In other embodiments, the target value 118 may gradually decrease over time due to, for example, the gradual decrease in the pressure of the formation 6 as a result of the production of formation fluids therefrom. In some of these embodiments, the upper limit 116 and lower limit 120 may be characterized as a value or percentage above and below, respectively, a target value 118. The target value 118 may gradually decrease over time due to the decrease in formation pressure previously described above, and may be determined or computed so as to provide an optimized level of production from the formation 6 during operations.

Referring still to FIG. 3, the rate or slope of each drawdown pressure increase 112 and drawdown pressure decrease 114 may be relatively equal in this embodiment.

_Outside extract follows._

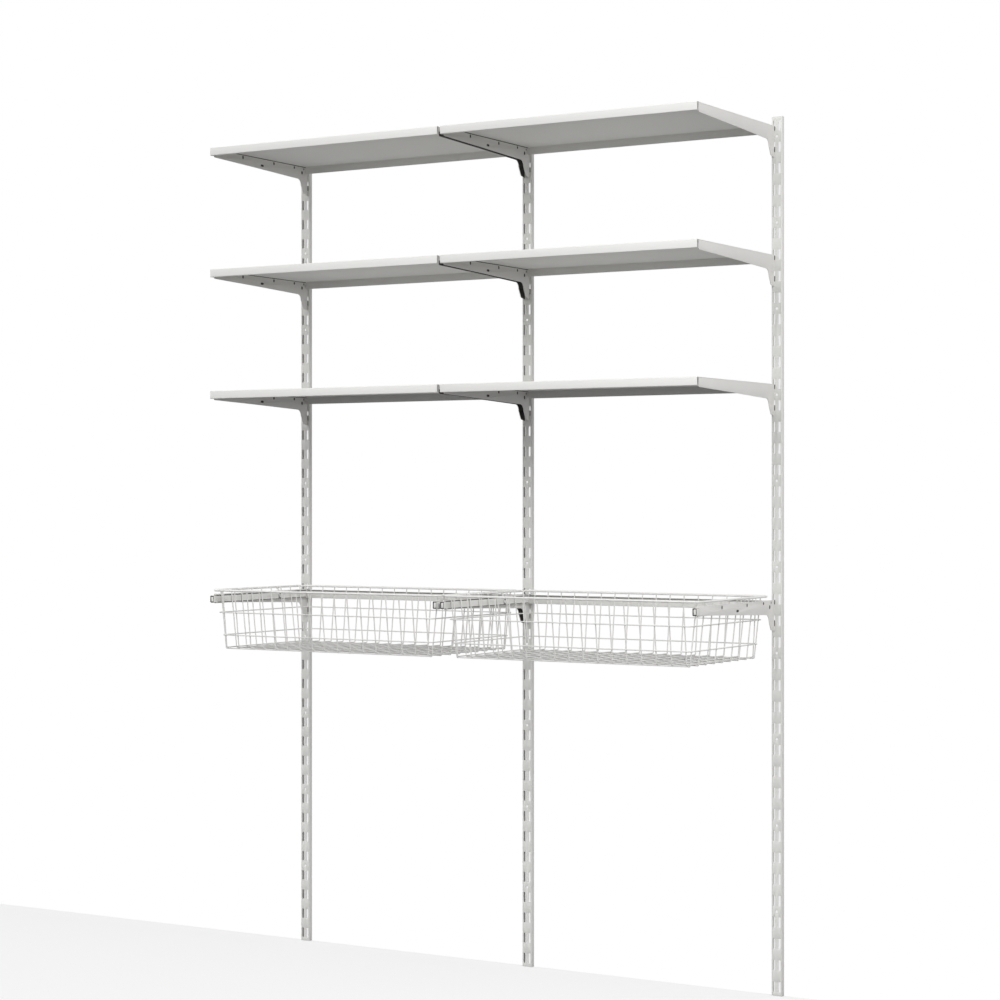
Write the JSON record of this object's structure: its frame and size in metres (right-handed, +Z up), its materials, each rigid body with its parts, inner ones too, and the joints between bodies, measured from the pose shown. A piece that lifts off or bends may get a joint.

Specifically, the rate of drawdown pressure increase 112 from lower limit 120 to upper limit 116 may be generally the same as the rate of drawdown pressure decrease 114 from the upper limit 116 to the lower limit 120. In some embodiments, rate of drawdown pressure increases 112 and drawdown pressure decreases 114 may be determined by a variety of factors, such as, for example, the materials making up formation 6, the amount of skin already disposed within gravel pack 36, the stage of production, the number of producing zones within formation 6, etc. Without being limited to this or any other theory, increasing the drawdown pressure ΔP too quickly may result in a large amount of produced fines (e.g., due to an increased fluid flow rate from the formation, disaggregation of the formation rock, etc.) that cause plugging and therefore increased skin with the gravel pack (e.g., gravel pack 36). In addition, decreasing the drawdown pressure too quickly can also cause so-called cross-flow between different producing zones or depths within formation 6 (e.g., due to different rates of pressurization between separate zones of formation 6). In some specific embodiments, the rate of the drawdown pressure increases 112 and drawdown pressure decreases 114 may generally range from about 5 to about 300 psi per hour (psi/hr), or from about 5 psi/hr to about 50 psi/hr, or from about 10 psi/hr to about 20 psi/hr.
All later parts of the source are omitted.